As with my previous purple meals, the colour in this dish comes from purple carrots. It amazes me how much colour they are capable of providing. They usually cost a little more than regular carrots, but I get such pleasure from them that I think they're worthwhile every now and again.
Other than carrots, this dish drew inspiration from the lasagna with hummous I made earlier in the year. I used tahini here instead of hummous, but either would work well. Whilst purple carrots don't taste very different to regular ones, their dark colour conjures up a depth of flavour that tahini complements nicely.
As for the colour, I know you could make this with regular carrots, but trust me - you won't regret seeking out purple ones. Even if you don't have children, you are liable to turn child-like at the table.

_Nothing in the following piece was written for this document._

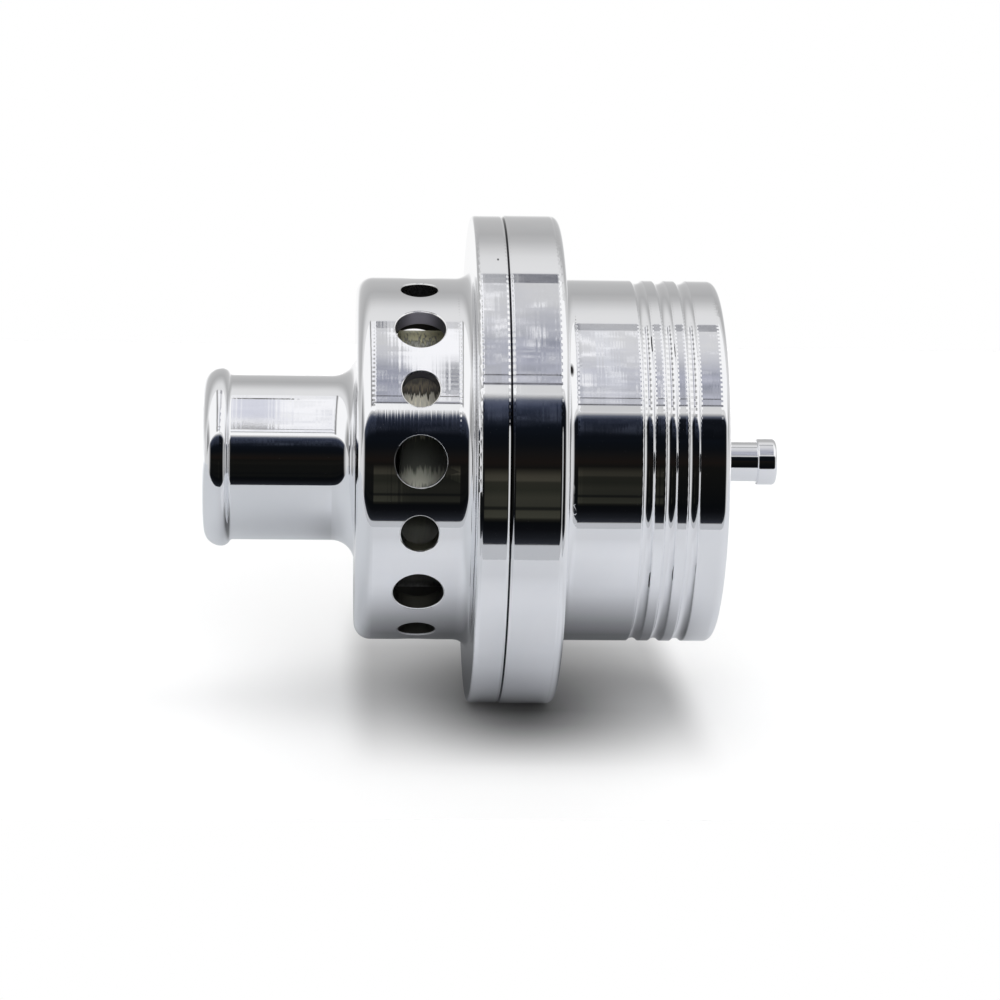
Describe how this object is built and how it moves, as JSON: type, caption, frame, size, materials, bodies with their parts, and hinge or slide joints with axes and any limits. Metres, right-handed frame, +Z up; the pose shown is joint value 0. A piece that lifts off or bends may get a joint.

|What was I saying about child-like?|
Purple vegan lasagna
A fun and delicious meal
Serves 2 to 3
Author: Bite-sized thoughts
150g lasagna sheets
1 tin (425g) crushed tomatoes
1 tsp dried basil
1 tsp dried oregano
1/4 to 1/3 cup tahini
1 tbsp nutritional yeast
3 medium purple carrots, chopped
1 large bell pepper, chopped
1 brown onion, diced
2 cloves garlic, crushed
Preheat your oven to 175'C (350'F).
Combine the tomatoes, basil, oregano, tahini, nutritional yeast and salt in a bowl. Stir to combine.
Take a medium casserole dish and line the bottom with approximately one-third of your lasagna sheets (break them to fit if needed). Spoon over approximately one-third of the tomato-tahini mixture then layer over half of the carrots, pepper, and onion.
Lay a further one-third of the lasagna sheets over the vegetables, followed by a further one-third of the tomato-tahini sauce. Add the remaining carrots, pepper and onion.
Place the final one-third of lasagna sheets over the vegetables and top with the remaining sauce.
Bake for approximately 40 minutes.
Have you enjoyed any colourful foods lately?